A misguided ascent of the Pike of Blisco was the final nail in our effort’s coffin. With my thighs cramping on each laboured step and Matt struggling to draw breath in the wind, we staggered down the mountain and stared uphill at Checkpoint Four. We had 20 minutes to reach the cut-off point before the organisers would deem our attempt void. To our credit, we set our jaws and began our ascent, knowing we wouldn’t make it but preferring to be forced off the course than admit defeat. We eventually staggered back into camp at 16:30hrs, some seven hours after setting out and having completed less than half the course. The mood wasn’t the happiest, truth be told.
On reflection, we were clearly unprepared for both the mountains and, crucially, the navigational demands of the OMM. Both of us are seasoned runners and have competed in this kind of terrain before, but having to plot our own route and follow it with limited visibility crippled our effort.

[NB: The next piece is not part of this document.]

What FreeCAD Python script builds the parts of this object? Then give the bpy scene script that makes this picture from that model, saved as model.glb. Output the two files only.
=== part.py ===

It was the first time either of us had failed to finish an event.
Writing this, the disappointment hasn’t faded one jot. But, in hindsight, our DNF was perhaps the best result for that year – had we struggled on, we’d simply have run into difficulty further down the course, potentially with more dangerous consequences. The Lake District is an unforgiving environment for the unprepared, and we saw the evidence of this back in the marquee with various bandaged limbs, pulled muscles and one exceptionally broken nose. Roughly 400 competitors had pulled out of the race alongside us, including two elite runners pushing for podium spots. We weren’t ready for the OMM, but it had also taken scalps far more valuable than ours.
A DNF isn’t simply a mark of failure though – it provides clear opportunities for improvement, too. For us, our navigational skills and mountain running experience were highlighted as areas to work on, and the experience of following a route in those conditions will be invaluable to future attempts. And we will attempt the OMM again, without a doubt. If anything, our desire to compete and cross that finish line has simply been amplified – we fell at the first hurdle, for sure. But that doesn’t mean the race is over.